>> Begin Records supplied

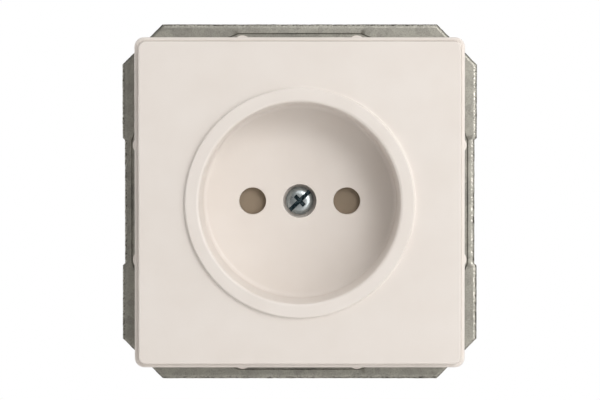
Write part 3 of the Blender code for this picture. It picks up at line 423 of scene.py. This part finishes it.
white_plastic = moulded_plastic("white_plastic", (0.88, 0.84, 0.805), (0.855, 0.81, 0.77), 0.34,
                                coat_weight=0.12, coat_roughness=0.25)
cover = lofted("cover_plate_skin", plate_rings())
nubs = grown("snap_nubs", snap_nubs_tree(), {
    "Half Side": plate_half, "Offset": 11.3 * MM, "Stand": nub_stand, "Width": 2.85 * MM,
    "Length": 1.9 * MM, "Depth": lip_back + 0.65 * MM, "Plastic": white_plastic})
pegs = [turned("peg", [(peg_radius, floor_back - MM), (peg_radius, boss_back)], (0, z), 32)
        for z in (peg_z, -peg_z)]
boss = turned("boss", [(boss_radius, floor_back - MM), (boss_radius, boss_back)])
worked(cover, "UNION", [nubs, boss, *pegs])
notch_half = 3.5 * MM
notches = []
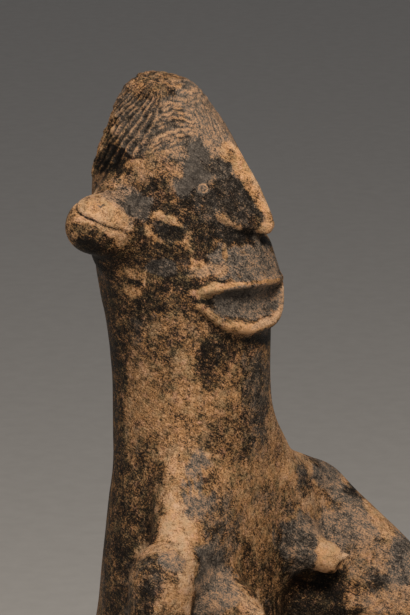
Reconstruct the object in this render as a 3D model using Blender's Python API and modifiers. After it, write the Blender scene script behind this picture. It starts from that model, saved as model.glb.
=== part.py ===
"""Terracotta maternity figure: one piece of hand-built clay, kneeling on a low oval base.

The figure faces -Y and its right hand is towards -X. Sizes below are millimetres, measured forward of
the neck's axis, to the figure's right, and up from the underside. place() turns them into metres.
"""

import math

import bmesh
import bpy
import numpy as np
from mathutils import Matrix, Vector

MM = 0.001
NAME = "maternity_figure"
SIDES = (1, -1)  # the figure's right, then its left

# Head, neck and torso: height, back, front and half width of each level, without nose, lips and ears
HEIGHT = 500.0
CROWN_FORWARD = -24.0
LEVELS = (
    (498.5, -31.0, -15.5, 7.0),
    (494.6, -37.5, -2.0, 15.0),
    (487.8, -43.0, 5.2, 19.8),
    (481.1, -45.3, 9.8, 23.0),
    (467.6, -50.5, 20.4, 29.0),
    (454.1, -56.2, 27.5, 33.8),
    (440.6, -58.9, 31.4, 37.4),
    (423.7, -58.3, 36.3, 40.2),
    (406.9, -57.0, 41.5, 42.4),
    (390.0, -55.0, 43.0, 44.6),
    (373.2, -51.0, 43.5, 45.7),
    (352.9, -46.8, 43.5, 44.6),
    (332.7, -44.6, 43.5, 43.7),
    (285.5, -43.5, 43.2, 44.0),
    (272.0, -44.0, 44.0, 48.0),
    (251.8, -46.2, 46.2, 52.5),
    (204.6, -51.3, 48.4, 55.5),
    (170.8, -56.0, 50.6, 56.7),
    (125.9, -57.2, 56.0, 59.4),
    (80.9, -61.6, 59.4, 63.8),
    (47.2, -61.6, 55.0, 62.7),
    (14.0, -56.0, 48.0, 57.0),
)
RING_POINTS = 48

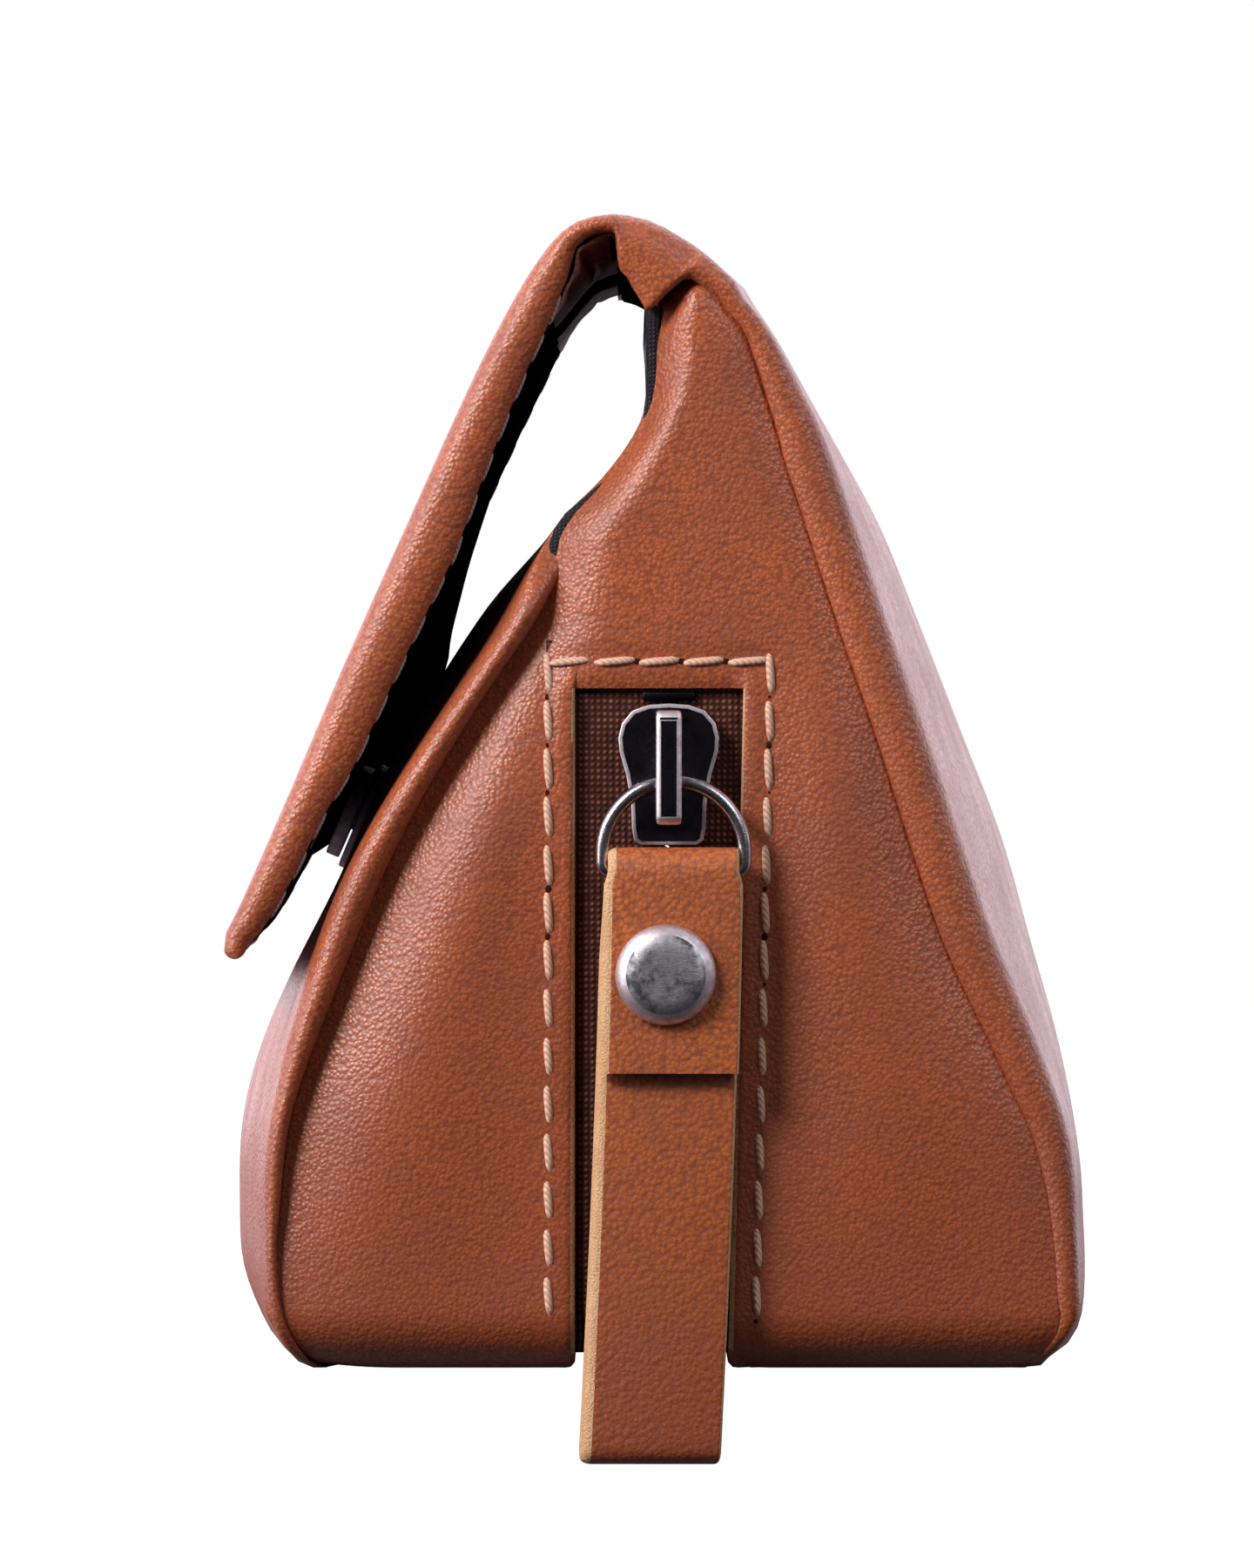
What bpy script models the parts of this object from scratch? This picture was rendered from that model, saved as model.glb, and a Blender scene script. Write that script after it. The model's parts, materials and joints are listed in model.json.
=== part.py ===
"""A leather pipe bag: two padded panels that meet at the top, two end panels with a zip that runs down
one end, under the base and up the other, a padded flap with a hidden snap, and a pull on the zip.

Metres, +Z up. Y runs along the bag, with the slider at its -Y end. The flap hangs on the -X side.
The shapes are written around the zip's line, and one empty carries that line to its place, so that
the origin lies in the middle of the base's back half."""

import math

import bmesh
import bpy
from mathutils import Matrix, Vector

BAG_LENGTH = 0.175
END_TOP = 0.112  # height of the end panels
FRONT_REACH = 0.0412  # from the zip's line out to the front seam
BACK_REACH = 0.0406
FRONT_BULGE = 0.0462  # reach of the front panel halfway along the bag
BACK_BULGE = 0.0450
FLAP_STAND_OFF = 0.0003  # how far the flap's edge reaches past the front panel
FLAP_ROOT_GAP = 0.0005  # from the back panel up to the flap

LEATHER = 0.0013
FOAM = 0.0020
LINING = 0.0005
BINDING = 0.0006
GAP = 0.0003  # between two pieces that touch on the real bag
SEAM_BAND = 0.0050  # how far a panel's turned edge stands outside its seam
CORNER_RADIUS = 0.0060  # where an end panel bends under the base
UNDER_BASE = 0.0020  # straight leather of an end panel under the base
FOAM_START = 0.0065  # height at which the padding starts
LINING_START = 0.0022
HEM_DEPTH = 0.0042  # how far the binding reaches down from the mouth
DIVIDER_HEIGHT = 0.0740
DIVIDER_SAG = 0.0015
DIVIDER_GAP = 0.0008

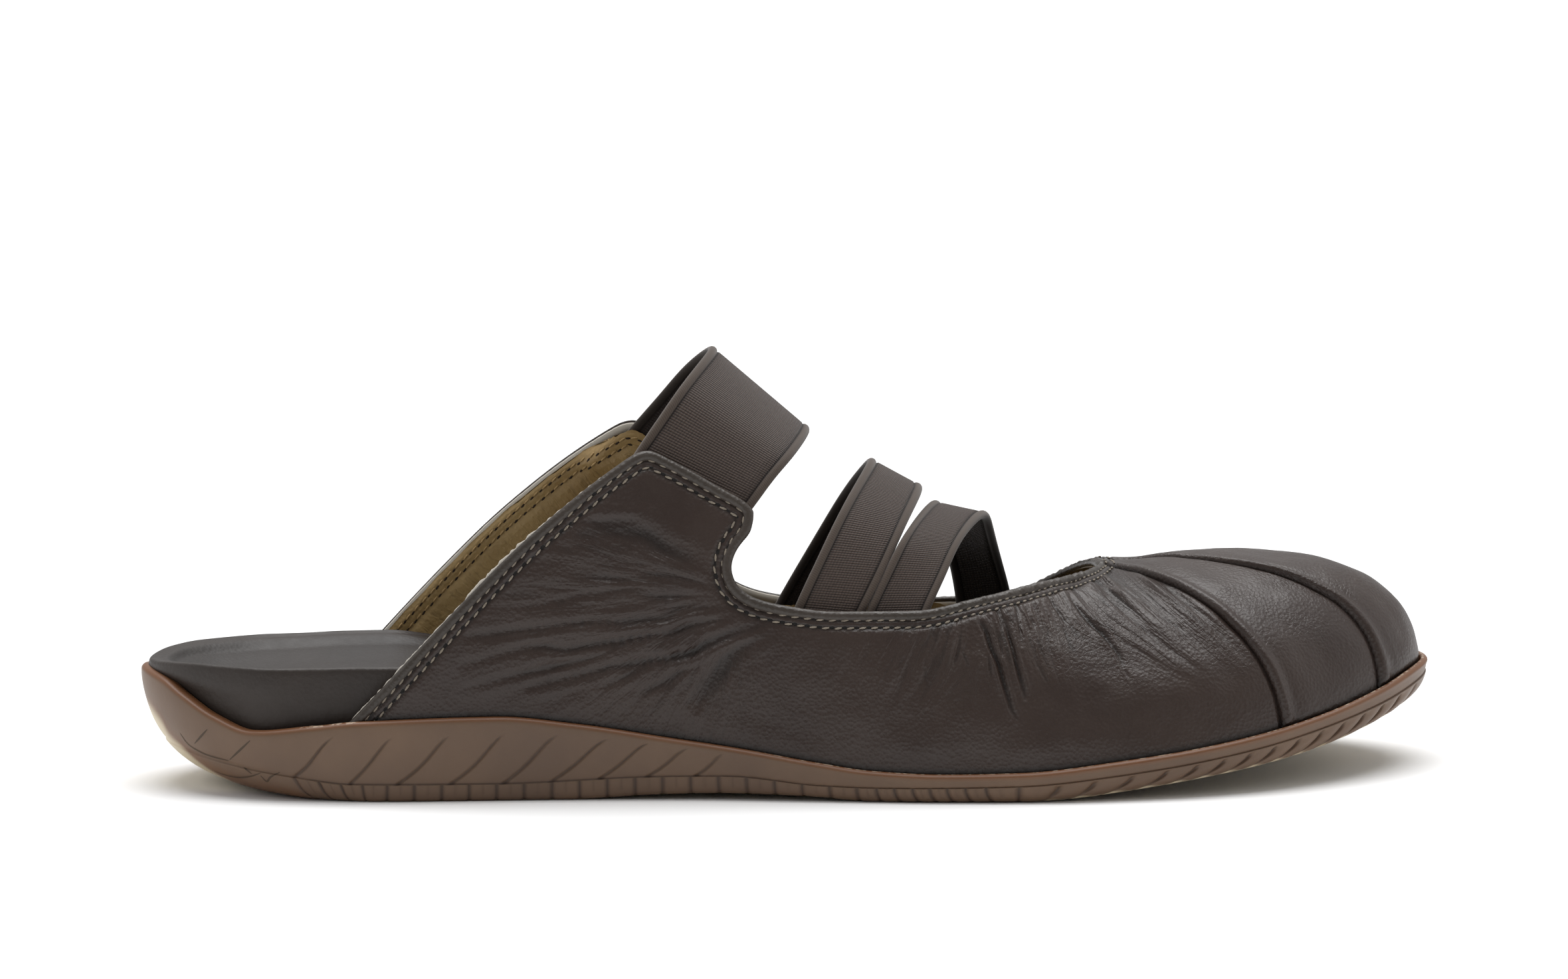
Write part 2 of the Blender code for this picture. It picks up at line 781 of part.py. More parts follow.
def upper_lines():
    """Every line around the wall, from the outer back edge round the toe to the inner back edge."""
    closed = closed_lines()
    outer = edge_lines(LATERAL_EDGE, EDGE_STEPS, LATERAL)
    inner = edge_lines(MEDIAL_EDGE, MEDIAL_STEPS, MEDIAL)
    sides = [(line, LATERAL) for line in outer + closed]
    sides += [(medial_partner(line), MEDIAL) for line in closed[-2::-1]]
    sides += [(line, MEDIAL) for line in inner[::-1]]
    return sides, len(outer), len(closed), len(inner)


def wall_grid(bm, lines, first_closed, closed_count, place):
    """Rows of points, one row a line. Ahead of the throat both sides share the crest's points."""
    tip = first_closed + closed_count - 1
    rows = []
    for number, (line, side) in enumerate(lines):
        partner = 2 * tip - number
        shares = number > tip and partner >= first_closed
        places = line[:-1] if shares else line
        row = add_ring(bm, [place(x, rise, side, number, level) for level, (x, rise) in enumerate(places)])
        rows.append(row + [rows[partner][-1]] if shares else row)
    return rows


def fill_wall(bm, rows):
    """Faces between the rows. On the crest two corners can be one point."""
    for first, second in zip(rows, rows[1:]):
        for corners in zip(first, second, second[1:], first[1:]):
            bm.faces.new(tuple(dict.fromkeys(corners)))


def wall_normals(lines, first_closed, closed_count):
    """Outward normals of the plain last surface at every place of the grid."""
    def plain(x, rise, side, number, level):
        return last_point(x, rise, side)

    bm = bmesh.new()
    rows = wall_grid(bm, lines, first_closed, closed_count, plain)
    fill_wall(bm, rows)
    bmesh.ops.recalc_face_normals(bm, faces=bm.faces)
    bm.normal_update()
    middle = rows[len(rows) // 2][1]
    sign = 1.0 if middle.normal.x > 0.0 else -1.0
    normals = [[vert.normal * sign for vert in row] for row in rows]
    bm.free()
    return normals


def make_upper(material):
    lines, first_closed, closed_count, inner_count = upper_lines()
    normals = wall_normals(lines, first_closed, closed_count)

    def outer(x, rise, side, number, level):
        return last_point(x, rise, side) + normals[number][level] * seam_height(x, rise, side)

    def inner(x, rise, side, number, level):
        face = last_point(x, rise, side)
        point = face - normals[number][level] * UPPER_WALL
        if level == 0:
            point.z = face.z
        return point

    bm = bmesh.new()
    out_rows = wall_grid(bm, lines, first_closed, closed_count, outer)
    in_rows = wall_grid(bm, lines, first_closed, closed_count, inner)
    fill_wall(bm, out_rows)
    fill_wall(bm, in_rows)
    skin(bm, [row[0] for row in out_rows], [row[0] for row in in_rows], closed=False)
    for row_out, row_in in ((out_rows[0], in_rows[0]), (out_rows[-1], in_rows[-1])):
        skin(bm, row_out, row_in, closed=False)
    out_tops = [row[-1] for row in out_rows]
    in_tops = [row[-1] for row in in_rows]
    last = len(lines)
    for start, stop in ((0, first_closed + 1), (last - inner_count - 1, last)):
        skin(bm, out_tops[start:stop], in_tops[start:stop], closed=False)
    return finish(bm, "upper", material)


# ---------------------------------------------------------------- straps
STRAP_STEPS = 24
STRAP_EDGE = 0.4  # rounding of the woven borders


def strap_border(rows, border, along):
    """A point of the outer face on the rear or front border."""
    columns = STRAP_COLUMNS.split()
    x_at, z_at = columns.index(border + "_x"), columns.index(border + "_z")
    points = []
    for row in rows:
        side, x, z, inset = row[0], row[x_at], row[z_at], row[-1]
        if side == 0:
            points.append(Vector((x, RIDGE.read("y", x), z)))
            continue
        rise = rise_at(x, z, side)
        points.append(last_point(x, rise, side) - last_normal(x, rise, side) * inset)
    return through(points, along)


def through(points, along):
    """A smooth curve through points, read at along from 0 to 1."""
    spans = len(points) - 1
    i = min(int(along * spans), spans - 1)
    t = along * spans - i
    before = points[i - 1] if i else points[0] * 2.0 - points[1]
    after = points[i + 2] if i + 2 <= spans else points[-1] * 2.0 - points[-2]
    start, end = points[i], points[i + 1]
    lean_in = (end - before) / 2.0
    lean_out = (after - start) / 2.0
    blend = t * t * (3.0 - 2.0 * t)
    return start + (end - start) * blend + lean_in * t * (1 - t) ** 2 + lean_out * t * t * (t - 1)


def make_strap(name, rows, material):
    rear = [strap_border(rows, "rear", i / STRAP_STEPS) for i in range(STRAP_STEPS + 1)]
    front = [strap_border(rows, "front", i / STRAP_STEPS) for i in range(STRAP_STEPS + 1)]
    bm = bmesh.new()
    rings = []
    for i in range(STRAP_STEPS + 1):
        across = (front[i] - rear[i]).normalized()
        before = rear[max(i - 1, 0)] + front[max(i - 1, 0)]
        after = rear[min(i + 1, STRAP_STEPS)] + front[min(i + 1, STRAP_STEPS)]
        inward = across.cross(after - before).normalized()
        if inward.z > 0.0:
            inward = -inward
        thick = inward * STRAP_WALL
        round_in = inward * STRAP_EDGE
        ring = (
            rear[i] + across * STRAP_EDGE, front[i] - across * STRAP_EDGE,
            front[i] + round_in, front[i] + thick - round_in,
            front[i] + thick - across * STRAP_EDGE, rear[i] + thick + across * STRAP_EDGE,
            rear[i] + thick - round_in, rear[i] + round_in,
        )
        rings.append(add_ring(bm, ring))
    for first, second in zip(rings, rings[1:]):
        skin(bm, first, second)
    bm.faces.new(rings[0])
    bm.faces.new(rings[-1])
    return finish(bm, name, material)


# ---------------------------------------------------------------- the whole shoe
def make_material(name):
    colour, roughness = MATERIALS[name]
    material = bpy.data.materials.new(name)
    material.use_nodes = True
    shader = material.node_tree.nodes["Principled BSDF"]
    shader.inputs["Base Color"].default_value = (*colour, 1.0)
    shader.inputs["Roughness"].default_value = roughness
    shader.inputs["Metallic"].default_value = 0.0
    return material


def main():
    for old in list(bpy.data.objects):
        bpy.data.objects.remove(old)
    materials = {name: make_material(name) for name in MATERIALS}
    make_outsole(materials["gum_rubber"])
    make_footbed(materials["footbed_leather"])
    make_upper(materials["upper_leather"])
    for name, rows in STRAPS.items():
        make_strap(name, rows, materials["woven_elastic"])


main()
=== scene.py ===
# %% [markdown]
# # A slip-on mule in brown leather
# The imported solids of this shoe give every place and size. This lesson dresses them: a gum-rubber
# cup sole, a leather-covered footbed, a soft leather upper sewn over a lining, and three elastic
# straps. It works in millimetres, with the toe along +X, the outer side of the foot at -Y and the
# floor at Z = 0, and turns them into metres once, when a mesh is made.

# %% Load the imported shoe
import math

import bmesh
import bpy
import numpy as np
from mathutils import Matrix, Vector, noise
from mathutils.bvhtree import BVHTree
from mathutils.kdtree import KDTree


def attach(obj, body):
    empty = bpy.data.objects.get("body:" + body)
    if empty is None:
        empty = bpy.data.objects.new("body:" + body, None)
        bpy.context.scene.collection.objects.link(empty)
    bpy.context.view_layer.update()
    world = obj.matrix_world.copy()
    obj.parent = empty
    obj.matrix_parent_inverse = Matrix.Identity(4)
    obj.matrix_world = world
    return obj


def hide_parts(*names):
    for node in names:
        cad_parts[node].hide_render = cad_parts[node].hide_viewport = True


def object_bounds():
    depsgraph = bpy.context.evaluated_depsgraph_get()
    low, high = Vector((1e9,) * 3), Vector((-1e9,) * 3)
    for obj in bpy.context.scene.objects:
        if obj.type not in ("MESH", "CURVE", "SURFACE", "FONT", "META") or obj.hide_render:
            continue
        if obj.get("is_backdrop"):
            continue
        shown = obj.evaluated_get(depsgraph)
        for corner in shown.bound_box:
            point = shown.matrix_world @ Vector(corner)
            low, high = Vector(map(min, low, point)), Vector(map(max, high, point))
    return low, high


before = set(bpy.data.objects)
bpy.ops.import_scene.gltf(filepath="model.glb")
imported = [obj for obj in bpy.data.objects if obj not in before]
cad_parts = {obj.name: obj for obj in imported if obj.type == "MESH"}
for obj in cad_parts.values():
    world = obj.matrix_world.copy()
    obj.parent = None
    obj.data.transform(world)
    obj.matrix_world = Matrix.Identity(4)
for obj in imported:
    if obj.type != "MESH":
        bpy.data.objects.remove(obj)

MM = 0.001
cad_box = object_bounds()
print("solids:", sorted(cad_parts))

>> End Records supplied

Exact duplication is required for the lines above, from the line that contains "the whole shoe" to the line that contains "cad_parts[node].hide_render = cad_parts[node].hide_viewport", inclusive; omit all others.

§ **Response for this exercise**
# ---------------------------------------------------------------- the whole shoe
def make_material(name):
    colour, roughness = MATERIALS[name]
    material = bpy.data.materials.new(name)
    material.use_nodes = True
    shader = material.node_tree.nodes["Principled BSDF"]
    shader.inputs["Base Color"].default_value = (*colour, 1.0)
    shader.inputs["Roughness"].default_value = roughness
    shader.inputs["Metallic"].default_value = 0.0
    return material


def main():
    for old in list(bpy.data.objects):
        bpy.data.objects.remove(old)
    materials = {name: make_material(name) for name in MATERIALS}
    make_outsole(materials["gum_rubber"])
    make_footbed(materials["footbed_leather"])
    make_upper(materials["upper_leather"])
    for name, rows in STRAPS.items():
        make_strap(name, rows, materials["woven_elastic"])


main()
=== scene.py ===
# %% [markdown]
# # A slip-on mule in brown leather
# The imported solids of this shoe give every place and size. This lesson dresses them: a gum-rubber
# cup sole, a leather-covered footbed, a soft leather upper sewn over a lining, and three elastic
# straps. It works in millimetres, with the toe along +X, the outer side of the foot at -Y and the
# floor at Z = 0, and turns them into metres once, when a mesh is made.

# %% Load the imported shoe
import math

import bmesh
import bpy
import numpy as np
from mathutils import Matrix, Vector, noise
from mathutils.bvhtree import BVHTree
from mathutils.kdtree import KDTree


def attach(obj, body):
    empty = bpy.data.objects.get("body:" + body)
    if empty is None:
        empty = bpy.data.objects.new("body:" + body, None)
        bpy.context.scene.collection.objects.link(empty)
    bpy.context.view_layer.update()
    world = obj.matrix_world.copy()
    obj.parent = empty
    obj.matrix_parent_inverse = Matrix.Identity(4)
    obj.matrix_world = world
    return obj


def hide_parts(*names):
    for node in names:
        cad_parts[node].hide_render = cad_parts[node].hide_viewport = True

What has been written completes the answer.